Choosing the right time to send your emails can significantly boost your open rates, click-throughs, and conversions. But how exactly do you discover the right times for your specific subscribers?

Start with Industry Standards

Begin by testing popular industry benchmarks, such as midweek mornings (e.g., Tuesday at 10 AM). These proven starting points are backed by research from thousands of companies—far better than choosing a random time. For example, Mailchimp reports that Tuesday and Thursday mornings consistently deliver higher open rates across millions of campaigns, making them reliable launch points for any marketing strategy while Maildroppa has found that emails sent on Tuesday mornings often outperform other days in open and click rates, making it a smart first test for any marketing campaign.

Refine Based on Your Audience's Characteristics

Next, consider the unique characteristics of your subscribers. If your audience spans multiple time zones, you might need to send emails at local morning times. If most subscribers are business-oriented, weekday mornings often perform better. Understanding your audience's daily routines helps you identify promising time slots to send your emails and refine your strategy.

Practically Test Your Send Time

Suppose you usually send your newsletter every Tuesday at 10 AM, but you’re curious if Monday at 10 AM might perform even better. There are two main ways to test this:

Method 1: Parallel Testing (Splitting Your List)
If your subscriber list is large enough—typically several thousand subscribers—you can split your audience into two segments and run parallel tests. Both groups receive the same email content and subject line but at different times—one group on Monday at 10 AM and the other on Tuesday at 10 AM. Because the content is identical, differences in engagement reflect subscriber preferences regarding timing.

Method 2: Sequential Testing (Testing Over Time)
If your subscriber list is smaller (fewer than several thousand subscribers), splitting your list may not provide reliable results. In that case, test your send times sequentially over multiple email campaigns. For example, send this month's email on Monday at 10 AM and next month's email on Sunday at 5 PM.

Sequential testing does have limitations—differences in engagement could come from content rather than timing. To reduce uncertainty, repeat this type of test at least three to five times. If the new time consistently delivers higher engagement, you can confidently attribute the improvement to timing.

Sequential testing isn't perfect, but it's still valuable and definitely better than no testing at all.

Scientist conducting an experiment, symbolizing the importance of testing different send times in marketing emails."

Evaluate, Refine, and Double Down

After each round of testing, analyze your results carefully. Identify send times that consistently generate higher open rates, clicks, or conversions. Focus future emails around these proven slots and confidently remove underperforming times from consideration.

Continuously Test and Adapt

Subscriber habits aren’t static—they shift due to seasons, trends, or evolving routines. Keep testing regularly, even after finding initially strong-performing times. By continually analyzing and adjusting your approach, you stay responsive to your audience’s changing preferences, ensuring ongoing success with your email marketing.
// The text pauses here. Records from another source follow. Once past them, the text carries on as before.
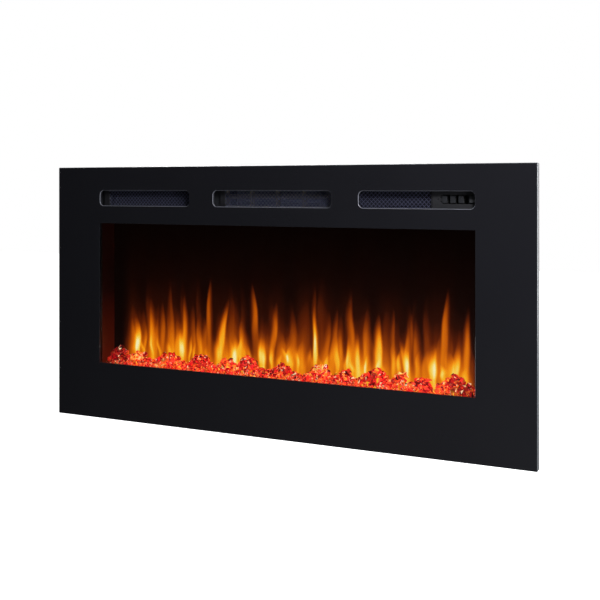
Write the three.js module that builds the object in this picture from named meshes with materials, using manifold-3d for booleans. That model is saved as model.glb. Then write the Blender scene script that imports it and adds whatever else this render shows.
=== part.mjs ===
// A shallow wall-mounted electric fireplace: a black glass front with three air slots and a
// viewing window, hung on a sheet-steel case that holds the firebox, the flame projector,
// the fan heater and the controls.
//
// Units are millimetres. X runs along the width, Y into the wall and Z up. The origin is the
// centre of the back cover's outer face, where the fireplace meets the wall, so everything
// lies at negative Y and the glass front is at Y = -DEPTH.

import * as THREE from "three";
import { mergeVertices } from "three/addons/utils/BufferGeometryUtils.js";
import Module from "manifold-3d";

// ---------------------------------------------------------------- driving dimensions

const WIDTH = 914;
const HEIGHT = 457;
const DEPTH = 100;
const GAP = 0.3; // between pieces that touch
const SHEET = 1.2; // steel sheet

// Glass front and its folded steel frame.
const GLASS = { thick: 5, bevel: 0.8, back: -DEPTH + 5 };
const FRAME = { margin: 0.3, front: GLASS.back + GAP, rim: 4.4 };
const FRAME_BACK = FRAME.front + FRAME.rim;

// Viewing window, seen through the glass.
const WINDOW = { halfWidth: 360.5, top: 126.8, bottom: -127.4 };
const WINDOW_CLEARANCE = 4;

// Air slots cut through the glass.
const SLOT = { z: 172.4, height: 27.2, radius: 8, sideWidth: 196.2, centerWidth: 228.6, sideX: 261.7 };

// Steel case behind the front.
const CASE = { halfWidth: 423, halfHeight: 198.5, back: -4.5 };
const FRONT_PLATE = { halfWidth: 438, halfHeight: 213.5, front: -89.8, back: -89.8 + SHEET };
const CASE_FRONT = FRONT_PLATE.back + GAP;
const COVER = { rimY: -3, plateauHalfWidth: 400, plateauHalfHeight: 175.5 };

// Firebox.
const LINER_X = 361.5; // inner face of each side liner
const SCREEN = { front: -54, thick: 3, halfWidth: 382, bottom: -150 };
const BAFFLE_Z = 134.3;
const TRAY = { bottom: -141, thick: 1.5, lip: -129 };
const CRYSTALS = { depth: 21, slope: 6, lump: 1.2, backLump: 1.4 };
const STENCIL = { halfWidth: 400, z: [-140, 110], y: [-42, -41], flames: 22 };
const LED_BOARD = { halfDepth: 6, thick: 1.6, diode: 2.5 };

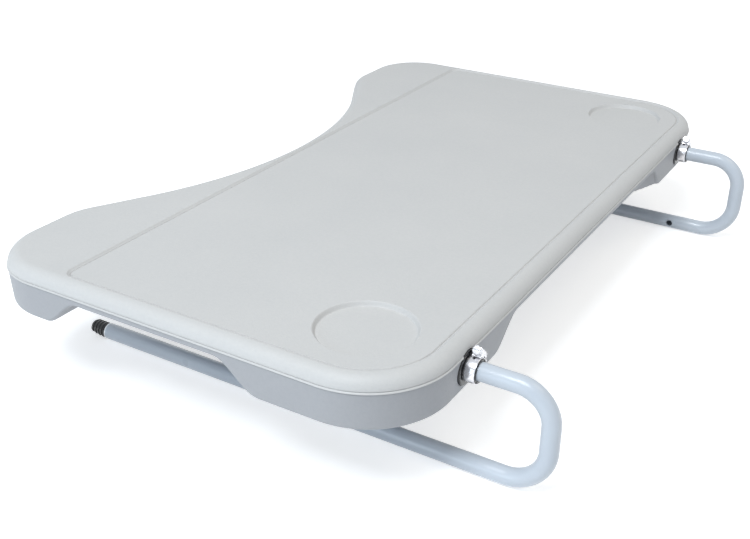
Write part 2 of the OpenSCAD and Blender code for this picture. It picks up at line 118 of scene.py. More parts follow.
# Shell walls and edges. A share of the bead is (inwards, up), as parts of its depth and height. The skirt
# starts lip_in inside the widest line, under a groove, and draws in by draft_in down to the feet. The
# underside's grid ends floor_in inside the widest line.
wall = 3
rim_h = rim_z - parting_z
bead_h, bead_in = 1.6, 1.0
bead_shares = np.array([(0.5, 0), (0.1, 0.1), (0, 0.3), (0.05, 0.5), (0.3, 0.7), (0.9, 0.9), (1, 1)])
crease_d, crease_h = 0.6, 0.5
lip_in = 0.8
groove_d, groove_h = 0.5, 0.8
draft_in = 1.4
sole_edge_r = 4.5
arch_edge_r = 2.4
least_edge_r = 0.2
roof_z = rim_z - 19.5
floor_in = 9

# Feet and tack wells
front_foot_l, front_slope_l = 79, 42
rear_foot_l, rear_slope_l = 131, 42
foot_in, inner_slope_l = 93, 38
corner_cut_d, corner_cut_in, corner_slope_l = 20, 37, 13
tack_r, tack_tip_r = 13, 7
tack_step_x, tack_step_y = 105, rail_y - foot_in - inner_slope_l - tack_r - wall - 10
tack_gap = 0.05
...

Finding your best sending times isn't a one-time event—it's a continuous cycle of careful observation, thoughtful testing, and smart adaptation.

Common Mistakes and Tips for Improvement

When it comes to improving your email send times, it’s just as important to know what not to do. Here are some of the most common mistakes—and how to avoid them.

Sending at Overcrowded Intervals

Avoid scheduling your emails to go out exactly at the top of the hour or at 15, 30, or 45 minutes past the hour. Many marketers default to these times simply because they’re easy to remember, creating a surge of sends all at once.

Heavy highway traffic during rush hour, symbolizing the congestion caused by sending emails at peak times.

That surge can overwhelm email providers, causing your messages to be delayed or even deferred. Instead, try sending your 11 AM email at 10:55 (or any slight offset) to help ensure your email arrives smoothly—and keep track of whether your opens and deliverability improve.

Relying Too Much on General Rules

Many businesses assume there’s one best time to send emails and stick to that blindly. However, general benchmarks are just starting points. Your audience might behave differently depending on where they live, what they do, or how they spend their day. Always test and adjust based on your own results—your list will tell you what works best. Sometimes, you may need to determine the best send time to optimize your strategy.

Expecting Timing to Fix Weak Content

No matter how perfect your timing is, a poorly written email won’t perform well. If your subject line doesn’t spark interest, or your message isn’t relevant, people won’t open or click—no matter when you send it. Timing matters, but only when your content, like promotional emails, is worth opening. For help with that, check out our article on how to write the best email subject lines.

Testing Too Many Things at Once

If you change the send time, the subject line, and the content all at once, you won’t know which change made the difference. The more variables you change in a single test, the less useful your results become. Try to keep everything else the same and test just one timing variable—like morning vs. afternoon or Monday vs. Tuesday.
As mentioned earlier, smaller lists may not allow for segmented tests. In that case, you’ll have to test different time sending strategies across separate campaigns—even if the content isn’t identical. Just make sure to repeat the test over several emails to spot real patterns before making changes.

Conclusion

Mastering email timing is both an art and an ongoing experiment, and there’s no one-size-fits-all schedule that works for every list. Start with proven industry standards—like midweek mornings—but don’t be afraid to test other possibilities. If your numbers reveal that Monday morning or Sunday evening outperforms common advice, trust your data over conventional wisdom.

As your subscribers’ habits shift with seasons, trends, or personal schedules, so should your send times. Make a habit of running a simple test each month—try one new day or time slot and compare the results to your baseline. Keep what works best, discard what doesn’t, and watch your engagement grow. By staying flexible, data-driven, and ready to adapt, you’ll see higher open rates, stronger click-throughs, and happier, more loyal subscribers.